El clero pastoral, muy numeroso y con frecuencia ignorante, incluye hombres buenos de piedad sencilla, y también gente mediocre y grosera. Miles de monasterios y conventos son el alma de la Cristiandad.

-La Iglesia tiene fuerza para transformar el mundo secular. El pueblo cristiano medieval, pastores, religiosos y laicos, ese pueblo que vive la espiritualidad del contemptus mundi, y a causa de ella precisamente, tiene capacidad de evangelizar el mundo: el mundo del pensamiento, del arte, de las instituciones, de las costumbres. Con todos los límites y deficiencias que se quiera, es un dato histórico evidente que la Iglesia en el milenio medieval crea una cultura cristiana, la de la Cristiandad, un ámbito espiritual capaz de albergar a todos, grandes y pequeños, sabios e incultos.
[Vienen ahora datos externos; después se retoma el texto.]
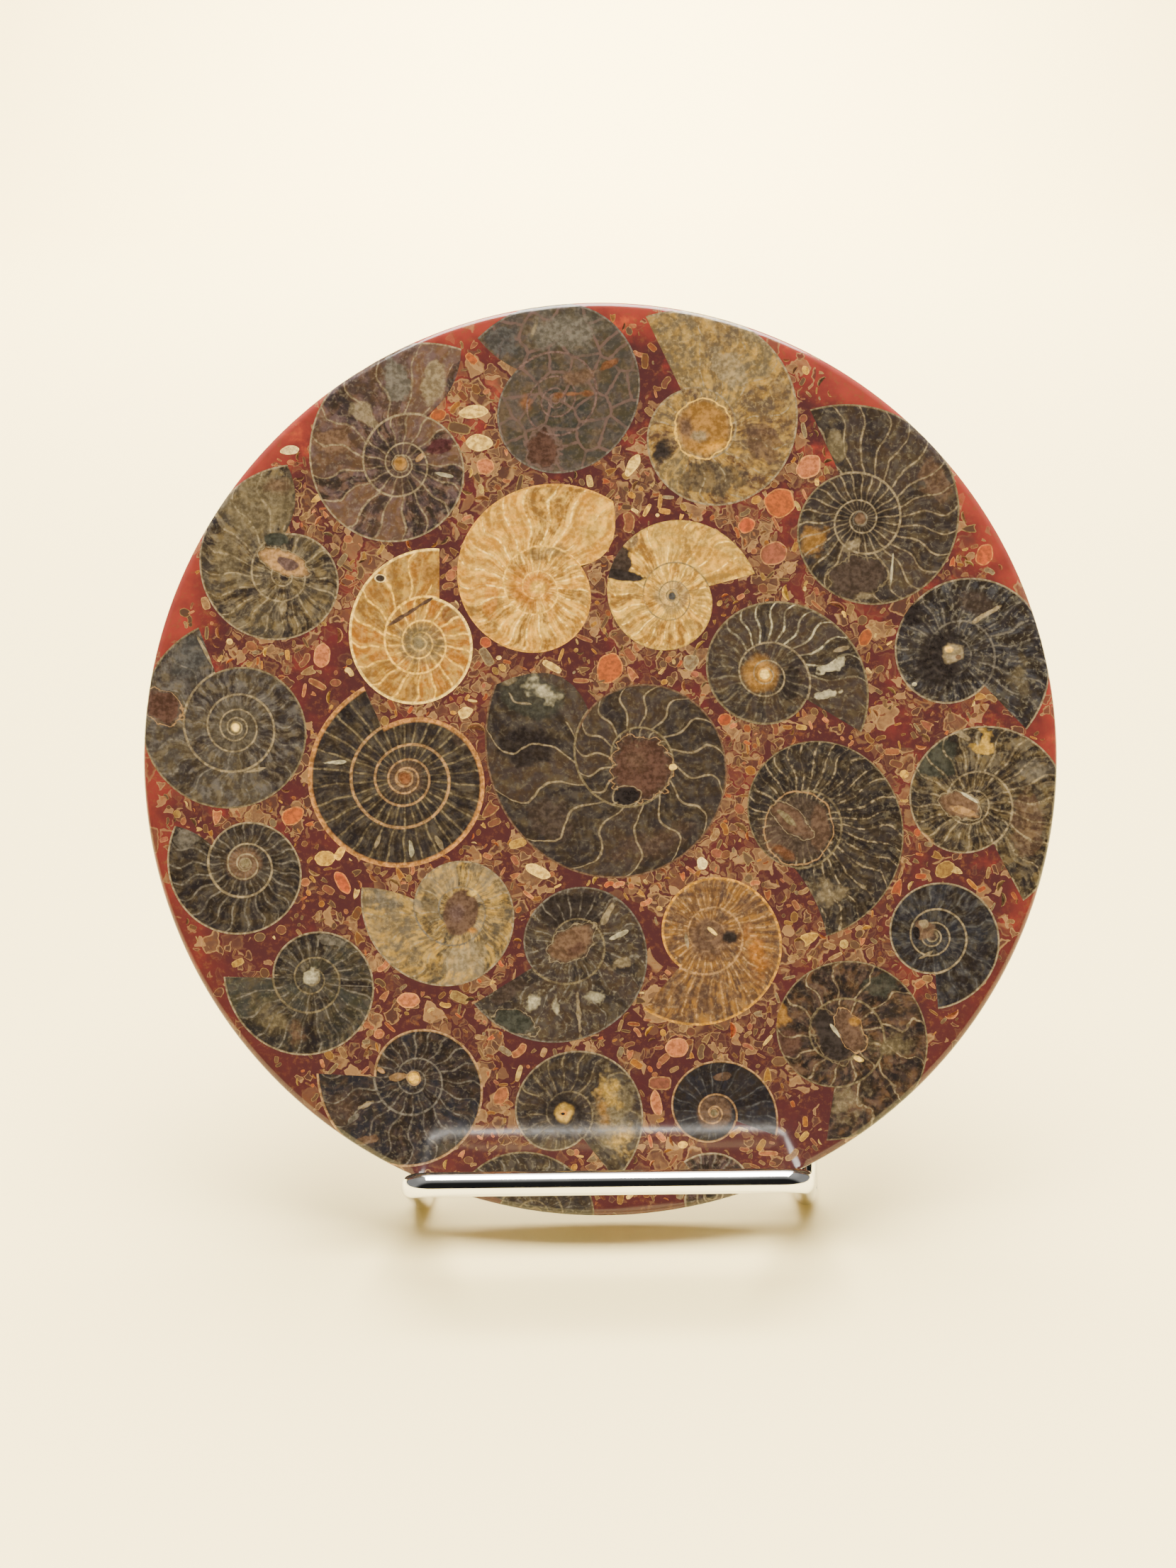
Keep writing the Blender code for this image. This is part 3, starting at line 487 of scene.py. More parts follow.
        cover(-5.8, -57.8, 2.3, 1.9, 20, Tone.AMBER, 0.6, 1.0, 0.8),
        cover(-6.0, -57.8, 0.8, 0.6, 0, Tone.JET, 0.4),
    )),
    Shell(25, (18.9, -57.6), -20, (11.0, 9.0, 7.4, 5.2, 3.9), Section(
        snake=0.2, line=0.24, wall=0.4, light=Tone.INK, septa=Tone.SLATE, walls=Tone.SAND,
        rind=Tone.SAND, mottle=0.6, fleck=0.1, core=0.7, core_fill=Tone.KHAKI, core_edge=Tone.SAND,
    ), (
        spot(18.9, -57.6, 6.6, 6.2, 0, Tone.COCOA, 0.15, 0.8),
        spot(20.0, -51.6, 3.0, 1.6, 0, Tone.COCOA, 0.8, 0.7),
    )),
    Shell(26, (-10.5, -74.4), 158, (13.0, 9.6, 9.6, 8.0, 6.0), Section(
        lean=0.3, waver=0.7, line=0.26, broken=0.8, dark=Tone.BLACK, septa=Tone.ASH,
        walls=Tone.KHAKI, rind=Tone.KHAKI, mottle=0.8, fleck=0.3,
    ), turn=1, trimmed=True),
    Shell(27, (18.5, -71.2), 130, (7.2, 7.0, 6.3, 5.0, 3.8), Section(
        chambers=16, lean=0.2, line=0.4, shell=0.36, broken=0.45, light=Tone.MAUVE, septa=Tone.ASH,
        mottle=0.5, core_fill=Tone.BLACK,
    ), turn=1, trimmed=True),
)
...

-La disciplina de la Iglesia es severa en el sacramento de la penitencia y en las penas canónicas, que llegan al entredicho o la excomunión en casos graves.

-La Edad Media rinde una adoración muy profunda y conmovida al Crucificado: venera la santa Cruz, y ve en ella la única clave para llegar a la vida y para salvar el mundo.

-Todavía está generalizada entre los cristianos la verdadera doctrina sobre la gracia. Así consta en las oraciones litúrgicas de la época y en toda la literatura espiritual. San Pablo y San Agustín se reconocen con satisfacción en la Summa Theologica de Santo Tomás y en los grandes autores medievales.

A nadie se le ocurre pensar por entonces que la buena obra, meritoria de vida eterna, procede parte de Dios y parte del hombre. Hay conciencia general de que Dios y el hombre producen la obra buena como causas subordinadas, y no como causas coordinadas, al modo semipelagiano. El hombre, él solo, puede causar la obra mala; pero es Dios quien, por su gracia, ilumina y mueve al hombre a que piense, quiera, decida y realice la obra buena, y éste colabora con su Dios, dejándose iluminar y mover libremente.